Trump and Clinton: not well-liked
One reason for the stark divide among those looking at the non-Republican ticket could be hefty "negative" feelings about Clinton by everyone but Democrats.
"Despite their prominence in their respective races, Donald Trump and Hillary Clinton are neck and neck in the contest for the most unpopular political figures in Alaska," said Ivan Moore, the pollster who collected the data for ADN.
Overall, 57.4 percent of registered voters polled said they have "negative" feelings about Clinton. Her negative rating is up over 90 percent among Republicans, and over 50 percent among the unaffiliated. Democrats, on the other hand, rated her much more favorably, with just 13.9 percent having negative feelings for the former secretary of state.
Trump also garners bad feelings from many registered voters -- 56.8 percent of them. That includes an unsurprising high 86.5 percent negative from registered Democrats, and more than 60 percent among those unaffiliated with a party.
Both Sens. Cruz and Rubio had mixed results of positive and negative reviews. And quite a few voters had no idea who they are: about 25 percent for Cruz and 30 percent for Rubio.
Head-to-head: everybody beats Hillary
The closest of those races was against Trump, with 49.3 percent to Clinton's 44.1 percent, with 6.5 percent undecided.
While there was a strong divide along party lines in that matchup, Clinton did win among the largest group -- those with no party affiliation. In that breakout, Clinton drew 49.4 percent to Trump's 43.7 percent, with 6.9 percent undecided.
Cruz and Rubio, on the other hand, both win handily against Clinton, by margins of 19.4 percent and 18.8 percent respectively.
About the Poll
Polling for Alaska Dispatch News was performed by Ivan Moore Research as part of The Alaska Survey, a quarterly, multiclient project. The questions asked on behalf of ADN were only a portion of the questions asked to 750 Alaskans across the state, on a variety of topics. The questions were asked by live people over the phone. Of those polled, 300 were on landlines and 450 on cellphones.
The results presented here were asked of the 651 people polled who self-identified as registered voters. The people polled were not selected from "likely voters" via voting rolls, intended to predict eventual voting outcomes, but instead to gather a snapshot of how Alaskans feel about the candidates in the field now.
Those polled were party-affiliated at very similar rates to the overall voter registration in the state: 16.7 percent said they are registered Democrat, 29.2 percent said they are registered Republican, 1 percent said they are registered to another party, and 53 percent said they are not registered as a member of any party.

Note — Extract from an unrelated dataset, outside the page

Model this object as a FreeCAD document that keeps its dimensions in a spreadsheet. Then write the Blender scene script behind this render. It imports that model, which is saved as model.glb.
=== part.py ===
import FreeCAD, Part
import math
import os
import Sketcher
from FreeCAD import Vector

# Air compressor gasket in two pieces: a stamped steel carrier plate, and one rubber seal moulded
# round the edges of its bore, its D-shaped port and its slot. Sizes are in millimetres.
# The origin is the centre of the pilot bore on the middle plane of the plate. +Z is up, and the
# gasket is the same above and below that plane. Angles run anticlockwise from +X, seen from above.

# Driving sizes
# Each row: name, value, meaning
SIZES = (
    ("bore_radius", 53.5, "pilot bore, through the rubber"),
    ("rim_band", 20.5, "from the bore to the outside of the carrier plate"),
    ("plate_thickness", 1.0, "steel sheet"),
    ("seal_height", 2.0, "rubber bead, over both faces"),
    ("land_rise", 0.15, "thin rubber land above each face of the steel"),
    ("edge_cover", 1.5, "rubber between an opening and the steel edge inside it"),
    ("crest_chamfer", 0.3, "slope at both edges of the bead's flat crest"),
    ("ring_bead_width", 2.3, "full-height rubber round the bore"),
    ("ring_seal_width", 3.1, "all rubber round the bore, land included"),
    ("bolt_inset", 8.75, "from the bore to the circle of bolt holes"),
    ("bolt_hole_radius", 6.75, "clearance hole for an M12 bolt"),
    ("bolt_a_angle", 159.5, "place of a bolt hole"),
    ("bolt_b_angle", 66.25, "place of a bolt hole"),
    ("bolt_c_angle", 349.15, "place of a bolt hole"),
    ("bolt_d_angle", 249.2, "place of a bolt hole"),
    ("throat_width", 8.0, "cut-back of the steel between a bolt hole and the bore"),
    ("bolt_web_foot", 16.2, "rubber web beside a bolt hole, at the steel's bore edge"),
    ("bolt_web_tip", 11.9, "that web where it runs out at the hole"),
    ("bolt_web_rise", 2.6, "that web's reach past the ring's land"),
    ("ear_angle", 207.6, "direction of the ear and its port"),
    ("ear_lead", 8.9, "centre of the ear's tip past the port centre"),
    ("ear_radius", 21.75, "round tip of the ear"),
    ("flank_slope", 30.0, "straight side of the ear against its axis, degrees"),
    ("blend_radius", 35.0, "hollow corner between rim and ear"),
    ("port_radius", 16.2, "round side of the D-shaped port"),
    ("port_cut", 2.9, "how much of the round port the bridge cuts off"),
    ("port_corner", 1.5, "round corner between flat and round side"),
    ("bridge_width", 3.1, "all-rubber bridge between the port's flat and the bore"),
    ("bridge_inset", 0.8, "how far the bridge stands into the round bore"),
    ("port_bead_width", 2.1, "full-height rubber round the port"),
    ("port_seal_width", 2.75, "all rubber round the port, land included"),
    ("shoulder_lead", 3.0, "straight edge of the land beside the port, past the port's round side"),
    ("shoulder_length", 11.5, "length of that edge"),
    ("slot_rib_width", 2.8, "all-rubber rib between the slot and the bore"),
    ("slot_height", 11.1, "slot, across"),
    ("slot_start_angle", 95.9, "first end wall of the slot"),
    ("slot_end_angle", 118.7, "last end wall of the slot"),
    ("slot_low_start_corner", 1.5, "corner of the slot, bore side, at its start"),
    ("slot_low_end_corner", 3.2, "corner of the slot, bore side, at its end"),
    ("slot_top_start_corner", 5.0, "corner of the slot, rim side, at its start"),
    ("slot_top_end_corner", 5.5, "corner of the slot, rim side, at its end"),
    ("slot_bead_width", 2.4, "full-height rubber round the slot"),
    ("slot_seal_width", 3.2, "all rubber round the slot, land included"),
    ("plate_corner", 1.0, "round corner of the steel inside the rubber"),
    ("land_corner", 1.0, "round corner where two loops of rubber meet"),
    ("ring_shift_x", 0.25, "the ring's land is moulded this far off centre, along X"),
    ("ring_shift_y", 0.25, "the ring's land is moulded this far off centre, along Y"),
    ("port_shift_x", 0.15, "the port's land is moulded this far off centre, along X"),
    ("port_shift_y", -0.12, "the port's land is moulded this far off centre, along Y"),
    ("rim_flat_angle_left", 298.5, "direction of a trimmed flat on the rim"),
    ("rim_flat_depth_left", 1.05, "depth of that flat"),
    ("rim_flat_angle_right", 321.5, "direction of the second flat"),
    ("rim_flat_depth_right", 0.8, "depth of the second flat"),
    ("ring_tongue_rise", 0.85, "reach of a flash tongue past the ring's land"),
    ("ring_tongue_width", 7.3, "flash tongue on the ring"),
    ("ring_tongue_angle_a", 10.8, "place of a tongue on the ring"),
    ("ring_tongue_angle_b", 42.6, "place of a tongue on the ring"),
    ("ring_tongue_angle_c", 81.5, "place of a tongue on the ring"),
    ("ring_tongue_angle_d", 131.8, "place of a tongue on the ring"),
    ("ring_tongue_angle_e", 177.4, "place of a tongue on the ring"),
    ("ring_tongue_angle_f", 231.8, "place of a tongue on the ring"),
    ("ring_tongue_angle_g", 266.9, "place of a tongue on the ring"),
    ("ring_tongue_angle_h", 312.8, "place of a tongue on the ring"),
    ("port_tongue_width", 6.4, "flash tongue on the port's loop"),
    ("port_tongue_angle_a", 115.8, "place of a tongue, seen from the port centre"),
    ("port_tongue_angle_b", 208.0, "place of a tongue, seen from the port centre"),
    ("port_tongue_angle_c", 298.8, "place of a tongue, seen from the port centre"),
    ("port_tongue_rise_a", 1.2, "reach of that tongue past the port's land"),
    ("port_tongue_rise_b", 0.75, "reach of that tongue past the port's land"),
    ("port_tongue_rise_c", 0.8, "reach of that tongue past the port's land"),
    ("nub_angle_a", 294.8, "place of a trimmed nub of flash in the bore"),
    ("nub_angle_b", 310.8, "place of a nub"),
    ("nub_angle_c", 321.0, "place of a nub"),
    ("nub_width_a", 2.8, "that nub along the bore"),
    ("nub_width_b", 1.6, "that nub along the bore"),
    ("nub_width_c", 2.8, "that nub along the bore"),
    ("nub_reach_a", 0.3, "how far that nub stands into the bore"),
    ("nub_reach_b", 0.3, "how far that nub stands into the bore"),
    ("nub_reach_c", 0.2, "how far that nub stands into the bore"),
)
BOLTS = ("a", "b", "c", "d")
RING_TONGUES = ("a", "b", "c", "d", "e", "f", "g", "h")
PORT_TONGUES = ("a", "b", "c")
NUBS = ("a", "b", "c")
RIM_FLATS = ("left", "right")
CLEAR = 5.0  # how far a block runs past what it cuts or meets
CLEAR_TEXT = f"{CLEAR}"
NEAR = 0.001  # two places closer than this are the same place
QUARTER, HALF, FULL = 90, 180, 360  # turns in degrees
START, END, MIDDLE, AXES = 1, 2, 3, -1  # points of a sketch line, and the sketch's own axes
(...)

The latest voter registration statistics from the state Division of Elections as of April 3, 2015 showed 13.8 percent registered Democrats, 26.7 percent Republicans, 4 percent in the Alaskan Independence Party and Alaska Libertarian Party, and 54.5 percent are either undeclared or nonpartisan. In surveys, it is common for respondents to self-report party identification at somewhat higher rates than actual party affiliation.